Comme beaucoup d'ados, tu t'étais projetée dans le rêve qui commençait inévitablement par avoir ton appartement. Sauf que, vivre en appartement, ça coûte cher. Trop cher pour un petit salaire de commis de dépanneur. Ta chance, dans tout ça, c'est que dans le petit village où tu as grandi, il n'y a pas de cégep, alors forcément, tu devais quitter le premier pour pouvoir étudier et ça, tu y tenais. Parce que dans tes rêves il y avait toujours des tonnes de nouvelles choses à apprendre.

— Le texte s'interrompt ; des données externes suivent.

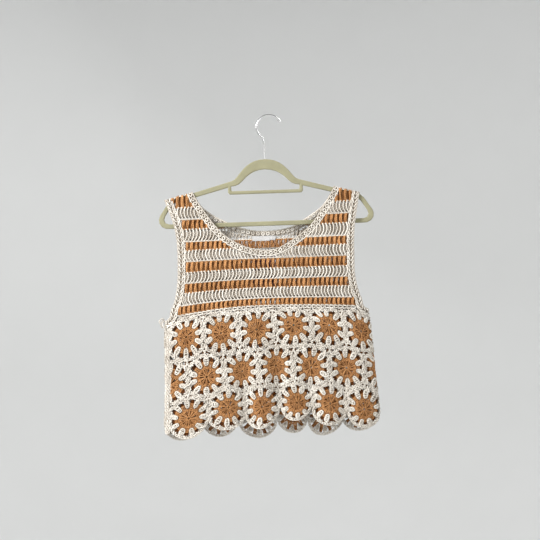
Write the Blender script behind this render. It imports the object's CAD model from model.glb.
"""Crochet top on a slim flocked hanger: its yarn, finishes, light and camera.

Lengths in the tables are in millimetres and the meshes are in metres. The origin is the inside
top of the hook, +Z is up and the front of the top faces -Y. A point of the cloth is named by
its place across (x on the yoke, or the distance round the body from the side seam on the lower
panel), by its drop below the hook when the cloth hangs level, and by how far out it lies from
the middle of the wall.
"""
import math

import bmesh
import bpy
import numpy as np
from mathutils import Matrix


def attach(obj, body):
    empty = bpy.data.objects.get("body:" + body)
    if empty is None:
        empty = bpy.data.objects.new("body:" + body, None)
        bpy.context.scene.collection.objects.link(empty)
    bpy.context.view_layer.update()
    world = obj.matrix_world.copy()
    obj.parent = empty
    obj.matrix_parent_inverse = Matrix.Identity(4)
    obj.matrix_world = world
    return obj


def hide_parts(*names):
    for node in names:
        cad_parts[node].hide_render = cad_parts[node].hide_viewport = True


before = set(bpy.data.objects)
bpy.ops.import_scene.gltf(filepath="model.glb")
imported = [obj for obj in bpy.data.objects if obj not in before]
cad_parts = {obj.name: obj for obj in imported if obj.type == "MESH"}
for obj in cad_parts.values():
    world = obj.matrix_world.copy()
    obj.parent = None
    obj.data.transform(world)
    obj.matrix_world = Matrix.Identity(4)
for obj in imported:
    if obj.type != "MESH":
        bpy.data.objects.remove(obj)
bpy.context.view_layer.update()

bl_info = {
    "name": "Crochet top on a hanger",
    "version": (1, 0, 0),
    "blender": (4, 5, 0),
    "location": "3D View > Sidebar > Crochet top",
    "description": "Lays the yarn of a crochet top over its solids and finishes its hanger",
    "category": "Object",
}

MM = 0.001
FRONT, BACK = -1, 1
LEFT, RIGHT = -1, 1
SEAM = 0.3
TILT = math.radians(1.9)
TURN = 2 * math.pi


# ------------ named tables

def table(columns, *rows):
    """A short table with named columns, kept as {column: array}."""
    return {name: np.array([row[i] for row in rows]) for i, name in enumerate(columns.split())}


def row_of(tab, i):
    """One row of a table, kept as {column: value}."""
    return {name: column[i] for name, column in tab.items()}


def read(tab, column, at):
    """Smooth reading of a column at values of the table's first column."""
    xs, ys = next(iter(tab.values())), tab[column]
    slope = np.zeros(len(xs))
    slope[1:-1] = (ys[2:] - ys[:-2]) / (xs[2:] - xs[:-2])
    at = np.clip(at, xs[0], xs[-1])
    i = np.clip(np.searchsorted(xs, at, side="right") - 1, 0, len(xs) - 2)
    step = xs[i + 1] - xs[i]
    t = (at - xs[i]) / step
    rise = ys[i + 1] - ys[i]
    a, b = slope[i] * step - rise, rise - slope[i + 1] * step
    return ys[i] + t * rise + t * (1 - t) * (a * (1 - t) + b * t)


def smooth(t):
    """0 to 1 with soft ends."""
    t = np.clip(t, 0.0, 1.0)
    return t * t * (3 - 2 * t)


# the hanger, before it is tilted
HANGER_X = -12.0         # its middle
HOOK_WIRE = 1.75         # radius of the wire
HOOK_BEND = 25.6         # radius of the hook, to the middle of the wire
ARM_TOP = -132.6         # where the straight top edge of an arm starts, and how far out
ARM_START = 69.4
ARM_FALL = 0.2746        # slope of the arms
HANGER_CREST = -89.3     # top of the hanger's arch

# the hanging body: its walls, and their bend over the arms
WALL = 3.0
SADDLE = 4.5
SADDLE_LEVEL = 2.7
SADDLE_FROM = 300.0      # the walls hang apart by the bend's radius down to here
SIDE_POWER = 2.4         # how squarely the body turns at its sides
BODY = table(
    "drop half centre front back",
    (150, 240, -11, 0, 0),
    (210, 232, -10, 6, 5),
    (260, 226, -8, 10, 8),
    (300, 221, -6, 14, 11),
    (340, 216, -5, 19, 15),
    (385, 209, -5, 25, 20),
    (438, 212, -1, 29, 23),
    (520, 216, 3, 31, 25),
    (600, 220, 7, 32, 26),
    (650, 220, 8, 32, 26))
SAG = table(
    "drop left right",
    (150, 0, -4),
    (184, 2, -4),
    (229, 3, -4),
    (255, 3, -3),
    (295, 5, -1),
    (337, 9, 1),
    (355, 12, 3),
    (376, 17, 6),
    (390, 22, 9),
    (438, 25, 14),
    (650, 25, 16))
BACK_LONGER = 30.0       # how much lower the back hangs at the lowest drop, and from where
BACK_FROM = 280.0
CLEAR_OF_BAR = 385.0     # below this drop the cloth is one tube, clear of the hanger
LOWEST = 650.0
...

Alors, bien entendu, quand tu avais rencontré ce beau gars-là, au charme incendiaire, avec ses grands yeux noirs comme le fond d'un puits et cette fragilité, ce désir d'amour et d'absolu tu n'avais pas trouvé si étrange qu'il te propose immédiatement d'emménager chez-lui, même si au fond, vous ne vous connaissiez pas beaucoup. Tu t'étais simplement dit qu'il n'y avait aucune raison pour que tu n'ai pas autant que lui le courage de t'engager.

Cependant, tu avais vite compris que rien dans cette relation n'était sain. La petite fragilité du départ, s'était rapidement transformée en escaliers qui se déboulaient, en mots qui faisaient mal, en interdits de toute sorte. Assez pour que tu vives avec la peur au quotidien. Peur qu'il ait trop bu, peur qu'il pète une coche parce que tu avais décidé de faire quelques heures supplémentaires, peur que ta complicité avec des nouvelles copines du travail, ou du cégep, soit mal perçue.

Tu avais donc fermé ta grande gueule plus souvent qu'à ton tour, jusqu'à ce que la phrase « tu es la femme de ma vie » te devienne un cauchemar. Et tu savais que tu ne pouvais pas le quitter. Qu'il fallait qu'il soit celui qui termine la relation sans quoi les conséquences pourraient être fâcheuses pour toi. Mais tu avais sauté sur l'occasion de partir quand il t'avais parlé d'un break. Bien évidemment, tu voyais cette coupure bien différemment de lui. Bien évidemment tu rayonnais de toutes tes cellules, toutes tes fibres durant cette césure et tu avais aussitôt rencontré quelqu'un d'autre. Un gars bien simple qui ne t'offrait pas tant d'habiter avec lui, mais de te trouver un appartement à toi, en colocation, à la limite, pour que tu puisses goûter un peu à la liberté.

Tu avais alors pris toute ta force de vie dans tes mains, traverser les étapes comme il se devait, soit commencer par aviser la police que tu devais retourner chercher tes choses à un endroit où tu étais possiblement en danger afin de te donner une chance de changer le cours des choses. Le problème, c'est qu'avec ton beau grand sourire, ta force intérieure, ton bagout, on ne t'avais pas tout à fait prise au sérieux et que toute ton existence s'était arrêtée sous le coup d'une arme blanche quand tu pensais, au contraire, avoir fait très exactement ce qu'il fallait pour te sortir de cet enfer-là.

Faire ce qu'il faut, n'est pas toujours la solution, faut croire.